#### EXERCISE DESCRIPTION:
Return the full listing exactly as it is written.

#### DATASET EXCERPTS:
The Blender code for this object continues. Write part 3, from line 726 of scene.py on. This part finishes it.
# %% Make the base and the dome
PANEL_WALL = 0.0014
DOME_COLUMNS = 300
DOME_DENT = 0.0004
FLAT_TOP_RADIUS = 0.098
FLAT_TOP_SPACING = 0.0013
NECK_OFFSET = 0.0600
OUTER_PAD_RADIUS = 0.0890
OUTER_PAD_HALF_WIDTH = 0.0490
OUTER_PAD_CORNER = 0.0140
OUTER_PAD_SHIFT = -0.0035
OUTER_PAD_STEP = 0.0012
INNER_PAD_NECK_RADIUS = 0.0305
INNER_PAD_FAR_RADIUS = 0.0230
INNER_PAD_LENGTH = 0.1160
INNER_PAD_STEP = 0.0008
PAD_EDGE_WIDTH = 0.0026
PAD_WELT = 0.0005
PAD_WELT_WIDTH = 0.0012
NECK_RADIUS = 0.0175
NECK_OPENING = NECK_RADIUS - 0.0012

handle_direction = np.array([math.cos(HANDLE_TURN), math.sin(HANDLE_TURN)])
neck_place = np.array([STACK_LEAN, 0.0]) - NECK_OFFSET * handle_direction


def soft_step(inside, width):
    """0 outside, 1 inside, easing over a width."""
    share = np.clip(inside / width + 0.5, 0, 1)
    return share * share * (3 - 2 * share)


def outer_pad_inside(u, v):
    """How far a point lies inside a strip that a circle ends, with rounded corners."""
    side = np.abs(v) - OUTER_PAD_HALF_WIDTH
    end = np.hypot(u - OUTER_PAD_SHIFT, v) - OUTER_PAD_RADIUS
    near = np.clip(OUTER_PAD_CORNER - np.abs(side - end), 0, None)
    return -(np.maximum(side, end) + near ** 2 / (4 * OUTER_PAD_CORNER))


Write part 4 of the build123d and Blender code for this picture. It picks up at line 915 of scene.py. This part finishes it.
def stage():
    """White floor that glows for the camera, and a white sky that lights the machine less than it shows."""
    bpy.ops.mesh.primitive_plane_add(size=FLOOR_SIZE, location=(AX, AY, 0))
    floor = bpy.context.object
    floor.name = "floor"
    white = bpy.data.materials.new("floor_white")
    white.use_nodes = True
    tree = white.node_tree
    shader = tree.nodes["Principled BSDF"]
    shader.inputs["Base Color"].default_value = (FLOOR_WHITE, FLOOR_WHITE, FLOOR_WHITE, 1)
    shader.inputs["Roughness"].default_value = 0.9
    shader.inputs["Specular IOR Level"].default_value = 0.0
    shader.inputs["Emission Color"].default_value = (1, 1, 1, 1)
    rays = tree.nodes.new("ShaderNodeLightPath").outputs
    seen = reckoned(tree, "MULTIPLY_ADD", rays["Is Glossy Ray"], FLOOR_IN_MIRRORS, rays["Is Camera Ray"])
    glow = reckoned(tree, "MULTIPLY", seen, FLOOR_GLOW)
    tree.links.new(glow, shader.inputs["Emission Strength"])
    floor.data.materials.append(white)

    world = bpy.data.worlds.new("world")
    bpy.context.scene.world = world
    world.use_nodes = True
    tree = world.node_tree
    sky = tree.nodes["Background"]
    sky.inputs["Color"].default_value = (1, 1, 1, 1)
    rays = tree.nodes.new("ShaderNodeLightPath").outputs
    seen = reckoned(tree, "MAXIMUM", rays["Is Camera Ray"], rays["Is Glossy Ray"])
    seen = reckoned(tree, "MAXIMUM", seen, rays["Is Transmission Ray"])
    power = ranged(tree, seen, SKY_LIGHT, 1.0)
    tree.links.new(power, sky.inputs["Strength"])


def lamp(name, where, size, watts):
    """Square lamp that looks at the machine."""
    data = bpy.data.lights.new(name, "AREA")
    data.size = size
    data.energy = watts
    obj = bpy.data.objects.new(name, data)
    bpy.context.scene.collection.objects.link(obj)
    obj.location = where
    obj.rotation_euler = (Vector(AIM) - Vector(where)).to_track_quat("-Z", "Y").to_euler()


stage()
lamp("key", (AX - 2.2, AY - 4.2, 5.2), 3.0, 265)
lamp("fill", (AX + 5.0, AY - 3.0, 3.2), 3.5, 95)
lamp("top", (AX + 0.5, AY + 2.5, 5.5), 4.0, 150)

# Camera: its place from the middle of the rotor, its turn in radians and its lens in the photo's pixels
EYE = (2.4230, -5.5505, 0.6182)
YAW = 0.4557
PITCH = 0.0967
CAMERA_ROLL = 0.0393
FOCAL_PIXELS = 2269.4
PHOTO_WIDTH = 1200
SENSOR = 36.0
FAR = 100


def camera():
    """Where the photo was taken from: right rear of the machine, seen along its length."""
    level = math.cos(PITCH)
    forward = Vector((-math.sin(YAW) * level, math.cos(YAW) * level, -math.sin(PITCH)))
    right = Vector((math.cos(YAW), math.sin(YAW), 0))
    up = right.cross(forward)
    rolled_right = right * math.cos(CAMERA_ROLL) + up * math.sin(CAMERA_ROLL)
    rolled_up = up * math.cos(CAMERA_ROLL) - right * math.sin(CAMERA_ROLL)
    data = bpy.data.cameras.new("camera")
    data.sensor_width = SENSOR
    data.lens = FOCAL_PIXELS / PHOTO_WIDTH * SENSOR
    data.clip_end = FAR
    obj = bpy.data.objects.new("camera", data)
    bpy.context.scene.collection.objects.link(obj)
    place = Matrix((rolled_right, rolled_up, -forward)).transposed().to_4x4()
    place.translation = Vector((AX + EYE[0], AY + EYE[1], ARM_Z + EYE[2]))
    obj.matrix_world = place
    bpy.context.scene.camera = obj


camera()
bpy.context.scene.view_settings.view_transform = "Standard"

#### COMPLETED TASK:
The Blender code for this object continues. Write part 3, from line 726 of scene.py on. This part finishes it.
# %% Make the base and the dome
PANEL_WALL = 0.0014
DOME_COLUMNS = 300
DOME_DENT = 0.0004
FLAT_TOP_RADIUS = 0.098
FLAT_TOP_SPACING = 0.0013
NECK_OFFSET = 0.0600
OUTER_PAD_RADIUS = 0.0890
OUTER_PAD_HALF_WIDTH = 0.0490
OUTER_PAD_CORNER = 0.0140
OUTER_PAD_SHIFT = -0.0035
OUTER_PAD_STEP = 0.0012
INNER_PAD_NECK_RADIUS = 0.0305
INNER_PAD_FAR_RADIUS = 0.0230
INNER_PAD_LENGTH = 0.1160
INNER_PAD_STEP = 0.0008
PAD_EDGE_WIDTH = 0.0026
PAD_WELT = 0.0005
PAD_WELT_WIDTH = 0.0012
NECK_RADIUS = 0.0175
NECK_OPENING = NECK_RADIUS - 0.0012

handle_direction = np.array([math.cos(HANDLE_TURN), math.sin(HANDLE_TURN)])
neck_place = np.array([STACK_LEAN, 0.0]) - NECK_OFFSET * handle_direction


def soft_step(inside, width):
    """0 outside, 1 inside, easing over a width."""
    share = np.clip(inside / width + 0.5, 0, 1)
    return share * share * (3 - 2 * share)


def outer_pad_inside(u, v):
    """How far a point lies inside a strip that a circle ends, with rounded corners."""
    side = np.abs(v) - OUTER_PAD_HALF_WIDTH
    end = np.hypot(u - OUTER_PAD_SHIFT, v) - OUTER_PAD_RADIUS
    near = np.clip(OUTER_PAD_CORNER - np.abs(side - end), 0, None)
    return -(np.maximum(side, end) + near ** 2 / (4 * OUTER_PAD_CORNER))


Write part 4 of the build123d and Blender code for this picture. It picks up at line 915 of scene.py. This part finishes it.
def stage():
    """White floor that glows for the camera, and a white sky that lights the machine less than it shows."""
    bpy.ops.mesh.primitive_plane_add(size=FLOOR_SIZE, location=(AX, AY, 0))
    floor = bpy.context.object
    floor.name = "floor"
    white = bpy.data.materials.new("floor_white")
    white.use_nodes = True
    tree = white.node_tree
    shader = tree.nodes["Principled BSDF"]
    shader.inputs["Base Color"].default_value = (FLOOR_WHITE, FLOOR_WHITE, FLOOR_WHITE, 1)
    shader.inputs["Roughness"].default_value = 0.9
    shader.inputs["Specular IOR Level"].default_value = 0.0
    shader.inputs["Emission Color"].default_value = (1, 1, 1, 1)
    rays = tree.nodes.new("ShaderNodeLightPath").outputs
    seen = reckoned(tree, "MULTIPLY_ADD", rays["Is Glossy Ray"], FLOOR_IN_MIRRORS, rays["Is Camera Ray"])
    glow = reckoned(tree, "MULTIPLY", seen, FLOOR_GLOW)
    tree.links.new(glow, shader.inputs["Emission Strength"])
    floor.data.materials.append(white)

    world = bpy.data.worlds.new("world")
    bpy.context.scene.world = world
    world.use_nodes = True
    tree = world.node_tree
    sky = tree.nodes["Background"]
    sky.inputs["Color"].default_value = (1, 1, 1, 1)
    rays = tree.nodes.new("ShaderNodeLightPath").outputs
    seen = reckoned(tree, "MAXIMUM", rays["Is Camera Ray"], rays["Is Glossy Ray"])
    seen = reckoned(tree, "MAXIMUM", seen, rays["Is Transmission Ray"])
    power = ranged(tree, seen, SKY_LIGHT, 1.0)
    tree.links.new(power, sky.inputs["Strength"])


def lamp(name, where, size, watts):
    """Square lamp that looks at the machine."""
    data = bpy.data.lights.new(name, "AREA")
    data.size = size
    data.energy = watts
    obj = bpy.data.objects.new(name, data)
    bpy.context.scene.collection.objects.link(obj)
    obj.location = where
    obj.rotation_euler = (Vector(AIM) - Vector(where)).to_track_quat("-Z", "Y").to_euler()


stage()
lamp("key", (AX - 2.2, AY - 4.2, 5.2), 3.0, 265)
lamp("fill", (AX + 5.0, AY - 3.0, 3.2), 3.5, 95)
lamp("top", (AX + 0.5, AY + 2.5, 5.5), 4.0, 150)

# Camera: its place from the middle of the rotor, its turn in radians and its lens in the photo's pixels
EYE = (2.4230, -5.5505, 0.6182)
YAW = 0.4557
PITCH = 0.0967
CAMERA_ROLL = 0.0393
FOCAL_PIXELS = 2269.4
PHOTO_WIDTH = 1200
SENSOR = 36.0
FAR = 100


def camera():
    """Where the photo was taken from: right rear of the machine, seen along its length."""
    level = math.cos(PITCH)
    forward = Vector((-math.sin(YAW) * level, math.cos(YAW) * level, -math.sin(PITCH)))
    right = Vector((math.cos(YAW), math.sin(YAW), 0))
    up = right.cross(forward)
    rolled_right = right * math.cos(CAMERA_ROLL) + up * math.sin(CAMERA_ROLL)
    rolled_up = up * math.cos(CAMERA_ROLL) - right * math.sin(CAMERA_ROLL)
    data = bpy.data.cameras.new("camera")
    data.sensor_width = SENSOR
    data.lens = FOCAL_PIXELS / PHOTO_WIDTH * SENSOR
    data.clip_end = FAR
    obj = bpy.data.objects.new("camera", data)
    bpy.context.scene.collection.objects.link(obj)
    place = Matrix((rolled_right, rolled_up, -forward)).transposed().to_4x4()
    place.translation = Vector((AX + EYE[0], AY + EYE[1], ARM_Z + EYE[2]))
    obj.matrix_world = place
    bpy.context.scene.camera = obj


camera()
bpy.context.scene.view_settings.view_transform = "Standard"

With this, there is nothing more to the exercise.